Allura Red has been heavily studied by food safety groups in North America and Europe, and remains in wide use. However, chronic exposure to the dye has been shown to increase susceptibility to bowel disorders in mice. The dye has also been shown to damage the DNA of and cause colonic inflammation in mice.

The UK's Food Standards Agency commissioned a study of six food dyes, dubbed the "Southampton 6" (tartrazine, Allura Red, Ponceau 4R, Quinoline Yellow, sunset yellow, carmoisine), and sodium benzoate (a preservative) on children in the general population, who consumed them in beverages. The study found "a possible link between the consumption of these artificial colours and a sodium benzoate preservative and increased hyperactivity" in the children; the advisory committee to the FSA that evaluated the study also determined that because of study limitations, the results could not be extrapolated to the general population, and further testing was recommended.

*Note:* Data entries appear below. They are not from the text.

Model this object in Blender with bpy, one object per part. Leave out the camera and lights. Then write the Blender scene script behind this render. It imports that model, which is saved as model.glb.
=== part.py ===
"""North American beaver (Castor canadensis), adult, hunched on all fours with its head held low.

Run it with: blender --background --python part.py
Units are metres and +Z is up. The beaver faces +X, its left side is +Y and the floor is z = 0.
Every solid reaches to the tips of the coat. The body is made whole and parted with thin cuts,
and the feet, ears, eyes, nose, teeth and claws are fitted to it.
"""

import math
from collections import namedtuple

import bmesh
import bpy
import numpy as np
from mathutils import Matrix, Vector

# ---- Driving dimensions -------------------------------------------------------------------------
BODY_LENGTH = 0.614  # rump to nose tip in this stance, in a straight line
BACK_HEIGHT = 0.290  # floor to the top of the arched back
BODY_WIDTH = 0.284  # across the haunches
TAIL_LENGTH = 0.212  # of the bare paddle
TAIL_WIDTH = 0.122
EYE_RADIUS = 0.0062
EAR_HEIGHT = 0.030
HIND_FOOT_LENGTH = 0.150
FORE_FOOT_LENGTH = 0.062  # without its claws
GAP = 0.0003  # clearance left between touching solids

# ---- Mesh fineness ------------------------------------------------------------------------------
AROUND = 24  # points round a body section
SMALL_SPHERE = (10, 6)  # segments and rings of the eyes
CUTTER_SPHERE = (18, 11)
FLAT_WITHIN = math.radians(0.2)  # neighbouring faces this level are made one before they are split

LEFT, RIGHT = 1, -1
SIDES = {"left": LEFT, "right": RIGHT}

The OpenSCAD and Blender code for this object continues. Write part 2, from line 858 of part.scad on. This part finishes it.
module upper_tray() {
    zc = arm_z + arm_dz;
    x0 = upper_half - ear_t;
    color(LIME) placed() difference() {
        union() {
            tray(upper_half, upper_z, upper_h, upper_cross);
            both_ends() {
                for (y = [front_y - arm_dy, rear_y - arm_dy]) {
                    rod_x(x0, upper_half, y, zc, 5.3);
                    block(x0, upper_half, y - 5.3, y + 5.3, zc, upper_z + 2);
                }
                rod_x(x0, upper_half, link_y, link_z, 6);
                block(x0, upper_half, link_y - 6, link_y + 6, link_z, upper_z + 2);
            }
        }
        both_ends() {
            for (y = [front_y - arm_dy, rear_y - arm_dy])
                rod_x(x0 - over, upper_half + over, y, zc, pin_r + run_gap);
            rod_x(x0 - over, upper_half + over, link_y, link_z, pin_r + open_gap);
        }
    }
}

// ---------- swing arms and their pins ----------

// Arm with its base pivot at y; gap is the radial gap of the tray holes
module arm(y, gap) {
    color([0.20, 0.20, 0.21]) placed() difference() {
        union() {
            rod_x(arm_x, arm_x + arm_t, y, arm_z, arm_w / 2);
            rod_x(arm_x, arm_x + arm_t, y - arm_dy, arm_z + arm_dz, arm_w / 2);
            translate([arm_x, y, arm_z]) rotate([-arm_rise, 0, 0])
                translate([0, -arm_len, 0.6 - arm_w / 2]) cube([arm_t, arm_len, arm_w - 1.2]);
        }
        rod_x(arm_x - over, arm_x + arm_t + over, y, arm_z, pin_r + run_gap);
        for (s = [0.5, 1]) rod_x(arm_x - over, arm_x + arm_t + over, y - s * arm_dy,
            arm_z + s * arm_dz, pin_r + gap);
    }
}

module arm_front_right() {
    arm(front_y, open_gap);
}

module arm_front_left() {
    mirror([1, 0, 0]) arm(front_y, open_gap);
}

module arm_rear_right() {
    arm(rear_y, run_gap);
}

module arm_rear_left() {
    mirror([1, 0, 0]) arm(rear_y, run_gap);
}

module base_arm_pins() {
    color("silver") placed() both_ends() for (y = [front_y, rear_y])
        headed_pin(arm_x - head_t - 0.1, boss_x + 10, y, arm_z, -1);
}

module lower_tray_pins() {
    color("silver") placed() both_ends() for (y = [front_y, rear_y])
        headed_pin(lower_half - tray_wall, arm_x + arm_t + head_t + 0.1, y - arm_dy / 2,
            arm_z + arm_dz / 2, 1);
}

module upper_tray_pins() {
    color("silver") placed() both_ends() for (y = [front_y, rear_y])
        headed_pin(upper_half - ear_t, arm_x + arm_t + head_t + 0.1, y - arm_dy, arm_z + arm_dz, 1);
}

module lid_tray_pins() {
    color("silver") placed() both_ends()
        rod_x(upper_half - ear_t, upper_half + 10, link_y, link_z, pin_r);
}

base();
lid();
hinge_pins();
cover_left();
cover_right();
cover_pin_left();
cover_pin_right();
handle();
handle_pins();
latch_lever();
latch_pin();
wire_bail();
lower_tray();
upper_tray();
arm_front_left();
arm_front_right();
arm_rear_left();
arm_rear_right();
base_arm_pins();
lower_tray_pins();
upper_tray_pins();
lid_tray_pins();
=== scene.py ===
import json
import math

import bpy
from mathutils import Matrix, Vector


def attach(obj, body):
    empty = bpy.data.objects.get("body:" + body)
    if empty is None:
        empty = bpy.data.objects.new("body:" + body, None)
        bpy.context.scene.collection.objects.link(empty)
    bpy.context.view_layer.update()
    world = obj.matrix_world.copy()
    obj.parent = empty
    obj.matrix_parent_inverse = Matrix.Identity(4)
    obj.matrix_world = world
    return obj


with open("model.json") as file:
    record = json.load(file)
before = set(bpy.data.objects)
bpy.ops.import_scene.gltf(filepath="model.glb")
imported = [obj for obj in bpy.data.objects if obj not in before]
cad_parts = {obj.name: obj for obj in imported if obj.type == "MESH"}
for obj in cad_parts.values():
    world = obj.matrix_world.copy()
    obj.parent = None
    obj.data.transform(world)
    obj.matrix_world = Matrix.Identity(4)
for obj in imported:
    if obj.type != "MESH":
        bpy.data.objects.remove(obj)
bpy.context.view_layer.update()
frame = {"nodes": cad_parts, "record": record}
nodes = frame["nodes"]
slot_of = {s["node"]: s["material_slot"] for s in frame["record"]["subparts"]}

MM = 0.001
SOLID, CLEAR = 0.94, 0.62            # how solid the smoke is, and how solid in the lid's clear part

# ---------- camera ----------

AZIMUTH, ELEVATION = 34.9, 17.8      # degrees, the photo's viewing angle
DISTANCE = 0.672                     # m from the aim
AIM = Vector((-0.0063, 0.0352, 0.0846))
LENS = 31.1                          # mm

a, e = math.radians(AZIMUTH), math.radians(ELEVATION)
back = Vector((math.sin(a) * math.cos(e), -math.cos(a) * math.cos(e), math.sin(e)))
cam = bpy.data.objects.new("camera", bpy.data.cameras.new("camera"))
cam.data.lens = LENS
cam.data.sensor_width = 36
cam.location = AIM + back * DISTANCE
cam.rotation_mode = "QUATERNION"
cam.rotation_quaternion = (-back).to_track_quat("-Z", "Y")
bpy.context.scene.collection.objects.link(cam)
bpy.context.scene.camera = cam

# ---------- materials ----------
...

The European Food Safety Authority (EFSA), with a stronger emphasis on the precautionary principle (requiring proof that a substance is safe before allowing it in food), required labelling and temporarily reduced the acceptable daily intake (ADI) for the food colorings; the UK FSA called for voluntary withdrawal of the colorings by food manufacturers. However, in 2009, the EFSA re-evaluated the data at hand and determined that "the available scientific evidence does not substantiate a link between the color additives and behavioral effects", and in 2014, after further review of the data, the EFSA restored the prior ADI levels. In 2015, the EFSA found that the exposure estimates did not exceed the ADI of 7 mg/kg per day in any population. However, the EU now requires that all products containing synthetic food dyes display a label reading "may have an adverse effect on activity and attention in children".

In contrast, the US GRAS policy does not include color additives and must be dealt with separately. The US FDA did not make changes following the publication of the Southampton study. Following a citizen petition filed by the Center for Science in the Public Interest in 2008, requesting the FDA ban several food additives, the FDA commenced a review of the available evidence but found no evidence to justify changes.

Allura Red AC has previously been banned in Denmark, Belgium, France, Germany, Austria, Switzerland, and Sweden. This changed in 2008, when the EU adopted a common framework for authorizing food additives, under which Allura Red AC is not currently banned. In Norway and Iceland, it was banned between 1978 and 2001, a period in which azo dyes were only legally used in alcoholic beverages and some fish products.

In September 2024, California banned the inclusion of Allura Red AC, along with five other artificial dyes, in food served in the state's public schools.

In April 2025, the US FDA announced a plan to encourage companies to voluntarily phase out Allura Red AC along with other petroleum-based dyes by the end of the year as part of Robert F. Kennedy Jr.'s Make America Healthy Again initiative. The FDA has compiled a spreadsheet of companies who have pledged to remove petroleum based dyes from their products.